In Manhattan, the percentage of office space available to rent increased from around 10 percent pre-pandemic to around 20 percent in the third quarter of 2022. By the fourth quarter of 2022, Manhattan had a total office availability rate of 18.7 percent, with Midtown at 17.7 percent.

New York City has converted offices into apartments for decades. Since 1995, 20 million square feet of offices in the Financial District were made into 17,000 homes, according to the city.

From 2010 to 2020, approximately 7 million square feet of office space was converted into around 4,300 residential units without government subsidies or other forms of financial support.

However, only 3 out of 78 office buildings that were sold in Manhattan since the start of the pandemic until November are earmarked to be converted into offices, according to Avison Young, a commercial real estate company.

Data from Kastle Systems, which records building-access-card swipes, shows that the average number of employees in New York who went into the office in November 2022 was less than half than prior to the pandemic.

Employers surveyed by the Partnership for New York City in September 2022 said that a more flexible approach to work looks set to continue for the foreseeable future.

The survey found that at least 77 percent of office-based employers said that a hybrid schedule would be their predominant "post-pandemic" policy because employees preferred it.
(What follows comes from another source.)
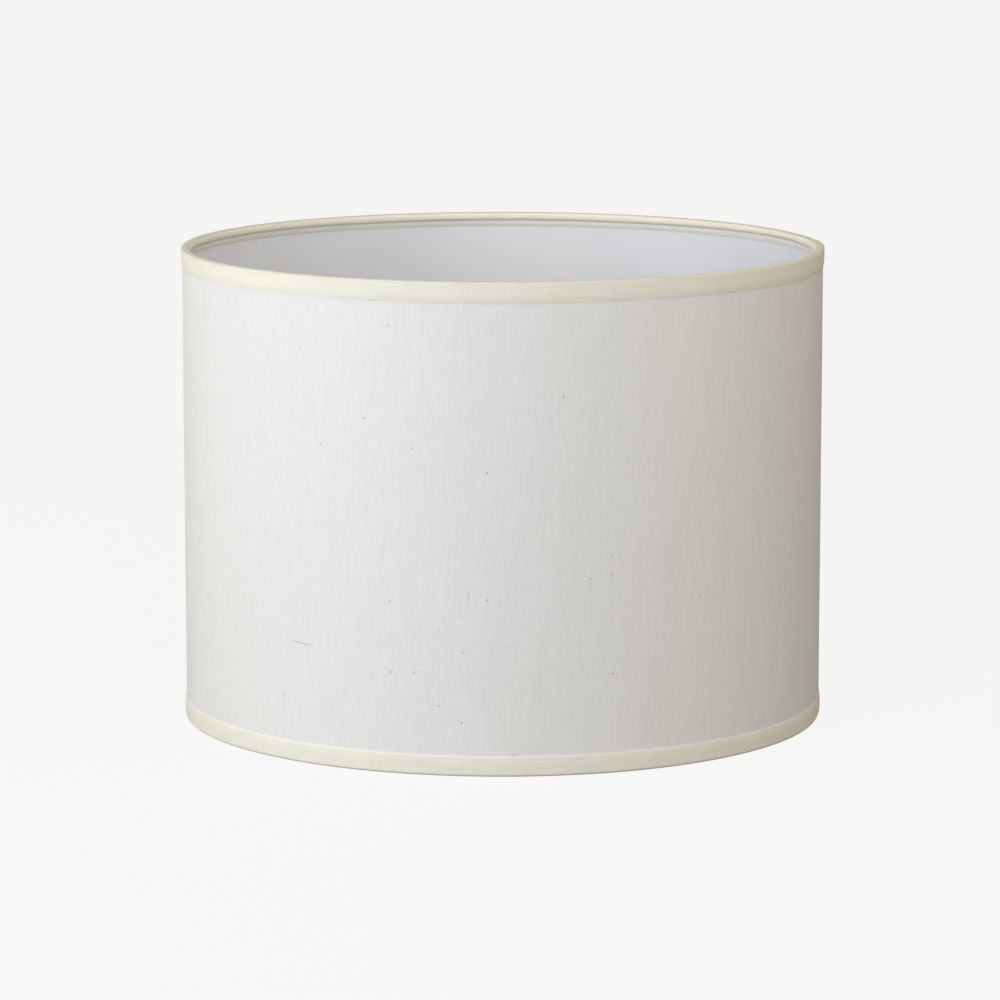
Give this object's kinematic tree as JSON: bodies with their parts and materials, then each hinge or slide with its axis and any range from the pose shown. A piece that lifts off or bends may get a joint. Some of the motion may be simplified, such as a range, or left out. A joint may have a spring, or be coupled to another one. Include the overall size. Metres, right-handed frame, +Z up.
{
  "type": "lamp shade",
  "caption": "Drum lamp shade: white cotton over a PVC liner, cream bound rims, wire rings and a spider fitter in the base with a lift-out reducer ring.",
  "frame": {"origin": "centre of the bottom rim, on the plane that the shade stands on", "axes": "+Z up along the shade's axis, from the fitter end to the open top; the side seam is near +X"},
  "size_m": [0.4012, 0.3998, 0.295],
  "materials": {
    "cotton_cover": "unbleached plain-weave cotton with slubs and a few dark seed flecks",
    "cream_tape": "cream woven tape, folded and bonded",
    "white_pvc": "smooth satin white sheet",
    "adhesive": "double-sided adhesive tape",
    "coated_wire": "white epoxy-coated steel",
    "white_plastic": "moulded white plastic"
  },
  "bodies": {
    "shade": {"cover_fabric": "cotton_cover", "liner": "white_pvc", "seam_tape": "adhesive", "top_ring": "coated_wire", "bottom_ring": "coated_wire", "spider_arm_1": "coated_wire", "spider_arm_2": "coated_wire", "spider_arm_3": "coated_wire", "fitter_ring": "coated_wire", "top_trim": "cream_tape", "bottom_trim": "cream_tape"},
    "reducer": {"reducer_ring": "white_plastic"}
  },
  "joints": [
    {"name": "reducer_lift", "type": "slide", "parent": "shade", "child": "reducer", "axis": [0, 0, 1], "range_m": [0, 0.3]}
  ]
}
At the start of the pandemic, at least 128,000 jobs in office-based industries were lost, the report states. By October 2022, employment in office-based industries had largely recovered, but physical office attendance still has not.

That and other changes to the way people work nationwide could mean the value of US office buildings will plunge 40 percent by 2029 or $411 billion, says Stijn Van Nieuwerburgh, a professor in real estate at Columbia University's Business School.

Van Nieuwerburgh told China Daily: "[There are] more short-term leases, tenants are either not renewing leases or renewing leases but taking less space, some tenants are taking less space but in higher-quality, newer buildings."